No contingency fees in certain matters

      (3)  A solicitor shall not enter into a contingency fee agreement if the solicitor is retained in respect of,

         (a)    a proceeding under the Criminal Code ( Canada ) or any other criminal or quasi-criminal proceeding; or

         (b)    a family law matter.  2002, c. 24, Sched. A, s. 4.

Written agreement

      (4)  A contingency fee agreement shall be in writing.  2002, c. 24, Sched. A, s. 4.

Maximum amount of contingency fee

      (5)  If a contingency fee agreement involves a percentage of the amount or of the value of the property recovered in an action or proceeding, the amount to be paid to the solicitor shall not be more than the maximum percentage, if any, prescribed by regulation of the amount or of the value of the property recovered in the action or proceeding, how ever the amount or property is recovered.  2002, c. 24, Sched. A, s. 4.

Non-application

      (10)  Sections 17, 18 and 19 do not apply to contingency fee agreements.  2002, c. 24, Sched. A, s. 4.

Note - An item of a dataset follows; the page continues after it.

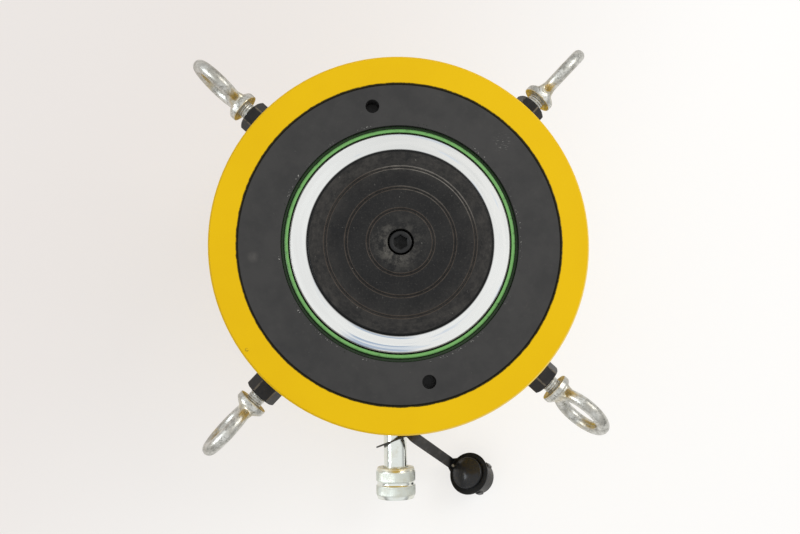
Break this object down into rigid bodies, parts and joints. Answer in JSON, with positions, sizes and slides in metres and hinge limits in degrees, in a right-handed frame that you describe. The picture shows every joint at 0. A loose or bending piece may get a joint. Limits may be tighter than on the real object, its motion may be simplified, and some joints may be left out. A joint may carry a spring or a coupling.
{
  "type": "single-acting hydraulic cylinder",
  "caption": "Flat, wide single-acting lifting cylinder in yellow with a black saddle, lifting eye bolts and a knurled oil coupler with a tethered dust cap",
  "frame": {"origin": "centre of the underside of the base", "axes": "+Z is the lifting direction, -Y points to the oil coupler, +X is to the right as seen from the coupler"},
  "size_m": [0.3353, 0.3932, 0.2139],
  "materials": {
    "body_paint": "semi-gloss yellow paint",
    "black_oxide": "black oxide, turned",
    "green_seal": "green polyurethane, smooth",
    "guide_resin": "filled resin, turned",
    "bright_steel": "hard chromed, fine ground",
    "saddle_steel": "black oxide, hardened",
    "screw_steel": "black oxide",
    "soft_washer": "plain steel with a bonded rim",
    "zinc": "bright zinc plate",
    "soft_rubber": "smooth nitrile",
    "spring_steel": "bright drawn wire",
    "cap_plastic": "glossy black",
    "strap_rubber": "satin black moulding",
    "galvanised": "rough hot-dip galvanised casting",
    "nut_steel": "black oxide"
  },
  "bodies": {
    "housing": {"cylinder_body": "body_paint", "stop_ring": "black_oxide", "ring_set_screw": "black_oxide", "wiper_seal": "green_seal", "rod_guide_band": "guide_resin", "port_washer": "soft_washer", "coupler_body": "zinc", "coupler_nose": "zinc", "coupler_seal_ring": "soft_rubber", "spring_retainer": "zinc", "coupler_spring": "spring_steel", "collar_snap_ring": "spring_steel", "eye_bolt_front_right": "galvanised", "eye_bolt_nut_front_right": "nut_steel", "eye_bolt_back_right": "galvanised", "eye_bolt_nut_back_right": "nut_steel", "eye_bolt_back_left": "galvanised", "eye_bolt_nut_back_left": "nut_steel", "eye_bolt_front_left": "galvanised", "eye_bolt_nut_front_left": "nut_steel"},
    "plunger": {"plunger": "bright_steel", "piston_seal": "green_seal", "piston_backup_ring": "guide_resin", "piston_guide_band": "guide_resin", "saddle": "saddle_steel", "saddle_screw": "screw_steel"},
    "coupler_collar": {"coupler_collar": "zinc"},
    "coupler_poppet": {"coupler_poppet": "zinc"},
    "cap_strap": {"cap_strap": "strap_rubber"},
    "dust_cap": {"dust_cap": "cap_plastic"}
  },
  "joints": [
    {"name": "plunger_lift", "type": "slide", "parent": "housing", "child": "plunger", "axis": [0, 0, 1], "range_m": [0, 0.05]},
    {"name": "collar_spin", "type": "hinge", "parent": "housing", "child": "coupler_collar", "pos_m": [0, -0.2, 0.053], "axis": [0, -1, 0], "continuous": true},
    {"name": "poppet_press", "type": "slide", "parent": "housing", "child": "coupler_poppet", "axis": [0, 1, 0], "range_m": [0, 0.0035], "stiffness_N_per_m": 1200, "deforming": ["coupler_spring"]},
    {"name": "strap_swing", "type": "hinge", "parent": "housing", "child": "cap_strap", "pos_m": [0, -0.1694, 0.053], "axis": [0, -1, 0], "continuous": true},
    {"name": "cap_swivel", "type": "hinge", "parent": "cap_strap", "child": "dust_cap", "pos_m": [0.0728, -0.2056, 0.02835], "axis": [-0.5536, 0.2993, 0.7771], "continuous": true}
  ]
}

Assessment of contingency fee

      (11)  For purposes of assessment, if a contingency fee agreement,

         (a)    is not one to which subsection (6) or (8) applies, the client may apply to the Superior Court of Justice for an assessment of the solicitor’s bill within 30 days after its delivery or within one year after its payment; or

         (b)    is one to which subsection (6) or (8) applies, the client or the solicitor may apply to the Superior Court of Justice for an assessment within the time prescribed by regulation made under this section.  2002, c. 24, Sched. A, s. 4.

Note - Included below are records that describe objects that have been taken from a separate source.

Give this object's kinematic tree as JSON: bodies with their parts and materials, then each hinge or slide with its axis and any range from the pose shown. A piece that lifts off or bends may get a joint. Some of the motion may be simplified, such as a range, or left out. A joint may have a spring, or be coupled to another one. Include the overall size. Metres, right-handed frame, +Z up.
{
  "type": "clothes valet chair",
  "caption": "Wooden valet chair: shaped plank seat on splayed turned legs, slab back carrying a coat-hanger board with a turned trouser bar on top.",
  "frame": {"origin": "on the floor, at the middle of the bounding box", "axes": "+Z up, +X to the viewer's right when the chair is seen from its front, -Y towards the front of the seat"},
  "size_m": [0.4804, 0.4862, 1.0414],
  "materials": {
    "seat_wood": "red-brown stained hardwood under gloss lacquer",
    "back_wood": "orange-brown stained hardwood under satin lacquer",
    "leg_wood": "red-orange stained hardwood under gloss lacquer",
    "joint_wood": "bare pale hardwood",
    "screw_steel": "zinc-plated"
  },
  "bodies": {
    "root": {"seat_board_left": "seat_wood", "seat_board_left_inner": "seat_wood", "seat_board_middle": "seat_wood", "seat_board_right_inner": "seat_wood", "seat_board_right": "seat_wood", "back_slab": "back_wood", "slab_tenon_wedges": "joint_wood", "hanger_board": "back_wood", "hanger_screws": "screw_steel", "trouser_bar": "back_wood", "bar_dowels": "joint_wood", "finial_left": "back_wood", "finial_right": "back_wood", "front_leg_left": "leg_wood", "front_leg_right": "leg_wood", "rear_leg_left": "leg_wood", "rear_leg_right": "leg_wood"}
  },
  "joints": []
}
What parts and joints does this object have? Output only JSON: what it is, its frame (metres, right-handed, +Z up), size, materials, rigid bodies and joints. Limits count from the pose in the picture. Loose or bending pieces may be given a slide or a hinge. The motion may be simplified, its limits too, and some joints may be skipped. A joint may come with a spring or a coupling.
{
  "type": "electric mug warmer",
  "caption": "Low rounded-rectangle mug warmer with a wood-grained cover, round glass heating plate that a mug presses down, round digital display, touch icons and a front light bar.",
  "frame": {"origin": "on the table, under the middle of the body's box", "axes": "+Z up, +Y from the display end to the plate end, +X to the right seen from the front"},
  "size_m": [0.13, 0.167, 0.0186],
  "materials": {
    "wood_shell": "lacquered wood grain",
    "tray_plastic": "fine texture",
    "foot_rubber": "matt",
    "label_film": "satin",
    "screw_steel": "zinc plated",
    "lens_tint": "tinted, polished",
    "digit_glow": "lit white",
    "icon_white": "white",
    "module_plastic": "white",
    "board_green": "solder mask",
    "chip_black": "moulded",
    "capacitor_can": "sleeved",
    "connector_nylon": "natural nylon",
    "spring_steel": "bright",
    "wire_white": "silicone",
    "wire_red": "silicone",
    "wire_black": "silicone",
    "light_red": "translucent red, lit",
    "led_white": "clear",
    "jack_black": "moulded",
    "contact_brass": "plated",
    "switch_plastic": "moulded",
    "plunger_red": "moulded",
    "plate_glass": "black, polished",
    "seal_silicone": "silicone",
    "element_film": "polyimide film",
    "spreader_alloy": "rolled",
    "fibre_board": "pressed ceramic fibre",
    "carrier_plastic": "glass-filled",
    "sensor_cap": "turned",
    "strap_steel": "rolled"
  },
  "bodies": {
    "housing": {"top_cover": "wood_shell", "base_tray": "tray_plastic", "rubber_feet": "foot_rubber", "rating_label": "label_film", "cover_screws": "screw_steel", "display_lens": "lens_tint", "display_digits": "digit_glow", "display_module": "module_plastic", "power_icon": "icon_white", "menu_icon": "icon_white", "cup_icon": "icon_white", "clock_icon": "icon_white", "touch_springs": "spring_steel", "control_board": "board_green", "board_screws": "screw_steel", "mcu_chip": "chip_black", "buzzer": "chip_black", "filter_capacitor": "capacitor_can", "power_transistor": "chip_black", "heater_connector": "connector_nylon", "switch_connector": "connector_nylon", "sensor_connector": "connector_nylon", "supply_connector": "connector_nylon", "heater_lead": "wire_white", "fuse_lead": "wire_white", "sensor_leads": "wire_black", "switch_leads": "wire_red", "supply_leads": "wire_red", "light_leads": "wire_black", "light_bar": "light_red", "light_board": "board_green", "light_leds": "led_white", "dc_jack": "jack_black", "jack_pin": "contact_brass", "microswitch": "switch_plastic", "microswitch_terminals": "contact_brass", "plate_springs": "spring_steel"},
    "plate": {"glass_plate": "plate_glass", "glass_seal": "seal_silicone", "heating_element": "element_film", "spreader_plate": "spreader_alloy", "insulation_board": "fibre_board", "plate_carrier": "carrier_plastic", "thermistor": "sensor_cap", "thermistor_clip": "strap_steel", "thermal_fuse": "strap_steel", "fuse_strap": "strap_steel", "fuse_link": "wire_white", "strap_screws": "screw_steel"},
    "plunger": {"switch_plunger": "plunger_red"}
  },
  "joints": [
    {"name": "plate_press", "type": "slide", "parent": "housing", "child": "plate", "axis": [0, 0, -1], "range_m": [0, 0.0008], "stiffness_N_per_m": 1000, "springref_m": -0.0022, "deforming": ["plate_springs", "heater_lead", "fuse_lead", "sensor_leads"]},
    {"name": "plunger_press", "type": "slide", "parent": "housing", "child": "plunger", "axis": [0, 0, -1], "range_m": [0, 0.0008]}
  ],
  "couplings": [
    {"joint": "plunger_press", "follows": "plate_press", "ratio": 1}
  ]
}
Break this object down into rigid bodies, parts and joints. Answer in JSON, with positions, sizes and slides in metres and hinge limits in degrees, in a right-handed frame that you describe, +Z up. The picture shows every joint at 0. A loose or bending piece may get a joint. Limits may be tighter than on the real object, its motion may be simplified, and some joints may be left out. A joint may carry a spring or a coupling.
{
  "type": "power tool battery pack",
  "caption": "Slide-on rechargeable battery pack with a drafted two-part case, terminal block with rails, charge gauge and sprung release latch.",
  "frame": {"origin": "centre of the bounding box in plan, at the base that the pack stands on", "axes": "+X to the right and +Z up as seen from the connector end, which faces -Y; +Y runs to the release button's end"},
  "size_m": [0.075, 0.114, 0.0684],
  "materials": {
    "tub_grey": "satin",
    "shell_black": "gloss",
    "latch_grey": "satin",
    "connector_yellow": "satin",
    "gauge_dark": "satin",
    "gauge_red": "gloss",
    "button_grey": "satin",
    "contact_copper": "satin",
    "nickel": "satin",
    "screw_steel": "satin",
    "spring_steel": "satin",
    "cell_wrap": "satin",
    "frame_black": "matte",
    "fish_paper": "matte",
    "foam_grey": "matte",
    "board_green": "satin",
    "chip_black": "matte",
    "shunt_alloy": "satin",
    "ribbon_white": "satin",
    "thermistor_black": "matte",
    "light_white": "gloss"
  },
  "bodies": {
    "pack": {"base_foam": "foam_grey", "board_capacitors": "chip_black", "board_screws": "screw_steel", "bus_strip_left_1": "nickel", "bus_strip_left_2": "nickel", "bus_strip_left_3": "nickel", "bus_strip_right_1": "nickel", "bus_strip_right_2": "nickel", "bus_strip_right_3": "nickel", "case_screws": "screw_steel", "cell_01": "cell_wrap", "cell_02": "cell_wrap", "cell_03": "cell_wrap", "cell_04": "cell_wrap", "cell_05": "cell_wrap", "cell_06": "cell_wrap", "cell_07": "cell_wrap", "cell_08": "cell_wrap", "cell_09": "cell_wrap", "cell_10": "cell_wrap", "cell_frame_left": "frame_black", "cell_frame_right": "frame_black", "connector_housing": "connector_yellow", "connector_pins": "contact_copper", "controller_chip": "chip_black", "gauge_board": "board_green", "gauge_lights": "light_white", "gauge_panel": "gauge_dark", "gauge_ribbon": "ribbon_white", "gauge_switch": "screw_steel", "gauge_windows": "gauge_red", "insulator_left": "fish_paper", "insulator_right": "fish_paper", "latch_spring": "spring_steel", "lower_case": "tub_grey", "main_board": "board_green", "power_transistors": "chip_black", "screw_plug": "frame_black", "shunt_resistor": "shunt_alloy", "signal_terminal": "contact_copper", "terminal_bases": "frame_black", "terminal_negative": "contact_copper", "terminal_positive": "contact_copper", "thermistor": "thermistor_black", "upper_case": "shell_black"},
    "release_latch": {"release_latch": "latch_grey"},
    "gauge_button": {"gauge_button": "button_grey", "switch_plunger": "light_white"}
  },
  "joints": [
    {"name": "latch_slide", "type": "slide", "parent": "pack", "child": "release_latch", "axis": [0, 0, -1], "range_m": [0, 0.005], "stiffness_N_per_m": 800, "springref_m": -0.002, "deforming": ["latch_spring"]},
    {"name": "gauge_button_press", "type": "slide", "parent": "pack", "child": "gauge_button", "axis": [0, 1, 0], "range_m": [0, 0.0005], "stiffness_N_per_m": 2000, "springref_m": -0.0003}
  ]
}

[1] Section 13 of the ICAA provides that, for the purpose of interpreting the Model Law recourse may be had to aids to interpretation ordinarily available under the law of Ontario.

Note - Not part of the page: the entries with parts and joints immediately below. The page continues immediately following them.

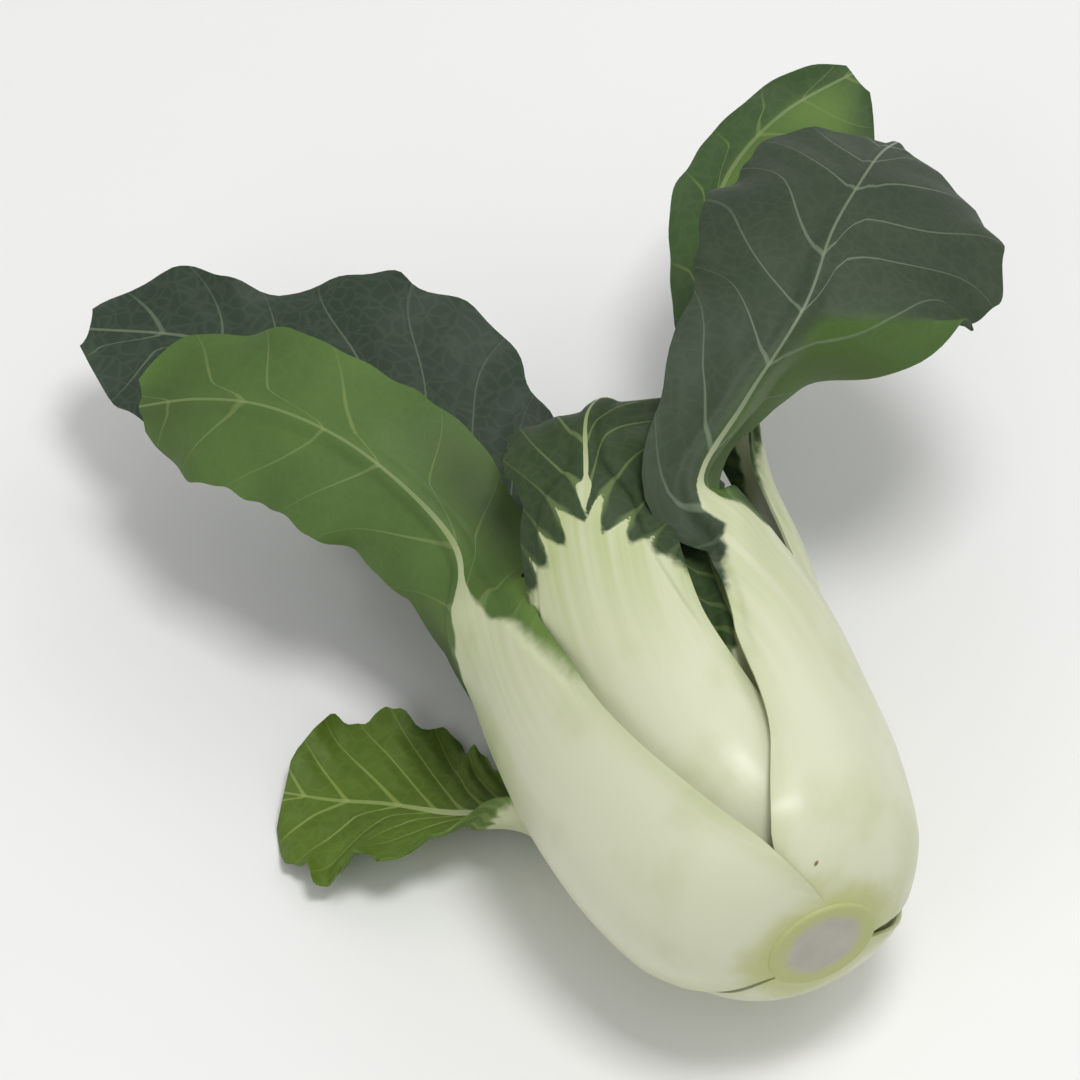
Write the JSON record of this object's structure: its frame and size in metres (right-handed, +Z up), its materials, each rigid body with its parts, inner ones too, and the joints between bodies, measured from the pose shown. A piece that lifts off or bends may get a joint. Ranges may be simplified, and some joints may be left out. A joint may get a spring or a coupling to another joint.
{
  "type": "bok choy",
  "caption": "Head of white-stemmed bok choy lying on its side, with a cut stem base, broad white stalks that wrap into a bulb and dark green blades that open and fold at the top.",
  "frame": {"origin": "the flat spot under the bottom leaf, on the surface that the head lies on", "axes": "+Z up from the surface, +Y along the head from the cut stem to the leaf tips, +X to the right as seen from the cut stem"},
  "size_m": [0.1711, 0.2048, 0.0901],
  "materials": {
    "stalk": "waxy satin",
    "blade": "satin",
    "cut_stem": "matte"
  },
  "bodies": {
    "root": {"stalk_1": "stalk", "stalk_2": "stalk", "stalk_3": "stalk", "stalk_4": "stalk", "stalk_5": "stalk", "stalk_6": "stalk", "stalk_7": "stalk", "stalk_8": "stalk", "stalk_9": "stalk", "stalk_10": "stalk", "stalk_11": "stalk", "stem_base": "cut_stem", "blade_1": "blade", "blade_2": "blade", "blade_3": "blade", "blade_4": "blade", "blade_5": "blade", "blade_6": "blade", "blade_7": "blade", "blade_8": "blade", "blade_9": "blade", "blade_10": "blade", "blade_11": "blade"}
  },
  "joints": []
}
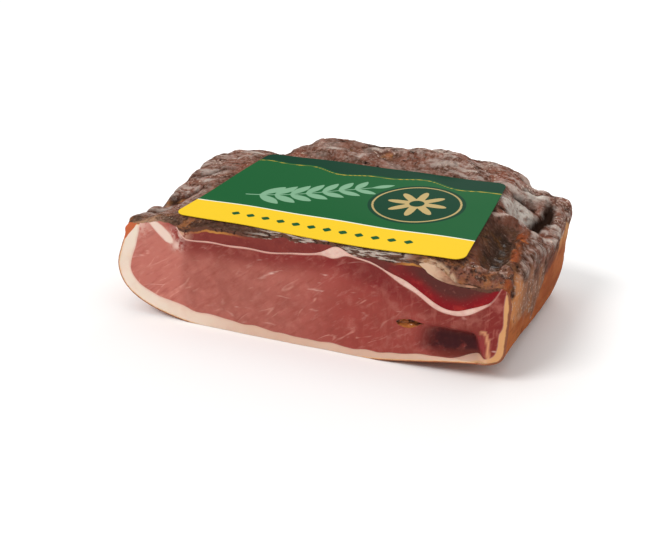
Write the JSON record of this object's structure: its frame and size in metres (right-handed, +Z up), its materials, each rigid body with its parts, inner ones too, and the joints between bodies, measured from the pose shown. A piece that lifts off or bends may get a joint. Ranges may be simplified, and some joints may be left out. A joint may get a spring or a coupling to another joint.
{
  "type": "speck ham",
  "caption": "Half of a boned, smoked and air-dried ham, flat-pressed, cut straight across to show lean, seam fat and fat cap, with a blank-print label stuck on its crust.",
  "frame": {"origin": "centre of the block's box, on the board that it rests on", "axes": "+X runs along the cut, its longest side, +Y points away from the cut, and +Z is up"},
  "size_m": [0.2416, 0.16, 0.0854],
  "materials": {
    "lean": "moist cut lean ham",
    "dark_lean": "dark dried lean ham under a brown smoked crust",
    "fat": "cream pork fat",
    "rind": "amber smoked rind over cream fat",
    "label": "coated paper label in green with a yellow band"
  },
  "bodies": {
    "root": {"lean_main": "lean", "lean_upper": "dark_lean", "fat_seam": "fat", "fat_strip": "fat", "fat_pad": "fat", "fat_cap": "rind", "label": "label"}
  },
  "joints": []
}
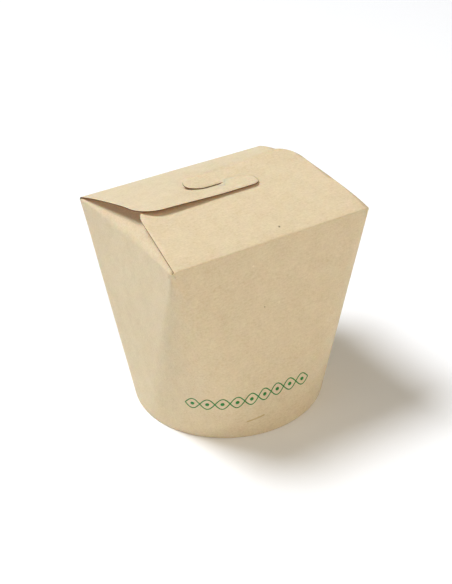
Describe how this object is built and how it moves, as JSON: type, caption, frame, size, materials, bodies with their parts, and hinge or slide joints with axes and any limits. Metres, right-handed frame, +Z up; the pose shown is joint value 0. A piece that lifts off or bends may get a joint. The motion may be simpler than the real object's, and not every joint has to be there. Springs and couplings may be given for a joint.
{
  "type": "noodle takeaway box",
  "caption": "Shut kraft-board noodle takeaway box: round foot, walls that pass to a rectangular rim, and a low gable of interlocked flaps.",
  "frame": {"origin": "on the table, at the middle of the round foot", "axes": "+X along the long folds of the rim, to the right as seen from the front; +Y to the back; +Z up"},
  "size_m": [0.1028, 0.0946, 0.1125],
  "materials": {
    "kraft_board": "uncoated, faintly mottled brown kraft board with soft rounded folds",
    "kraft_disc": "uncoated brown kraft board disc",
    "green_print": "thin matt green print on the board"
  },
  "bodies": {
    "root": {"carton": "kraft_board", "base_disc": "kraft_disc"}
  },
  "joints": []
}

[2] Sections 28.1(10)-(11) set out the procedure for assessment in the case of contingency fee agreements.  Section 28.1(10) provides that ss. 17-19 - which require an assessment officer to determine whether a fee agreement for business done in court is fair and reasonable, and permit the officer to solicit the opinion of a court and have that court remedy the situation if the agreement is not fair and reasonable - do not apply to contingency fee agreements.  That section, however, must be read in conjunction with s. 28.1(11).  Thus, ss. 28.1(10) and (11) were designed to ensure that judges of the Superior Court, rather than assessment officers, are given the authority to review contingency fee agreements according to the standards of fairness and reasonableness: see Mark Orkin, The Law of Costs, 2d ed. (Aurora: Canada Law Book, 2008), at para. 308.1(3), and The Joint Committee on Contingency Fees ( Ontario), Report on Contingency Fees (Report presented to the Attorney General for Ontario), September 2000), at pp. 41-42.  Assessment officers cannot interpret agreements.

[3]The majority and dissenting opinions of the court further held that legislation amending the Consumer Protection Act and prohibiting agreements obliging a consumer to arbitrate a dispute or preventing them from bringing a class action, unless entered into after the dispute arose, was prospective only and of no application.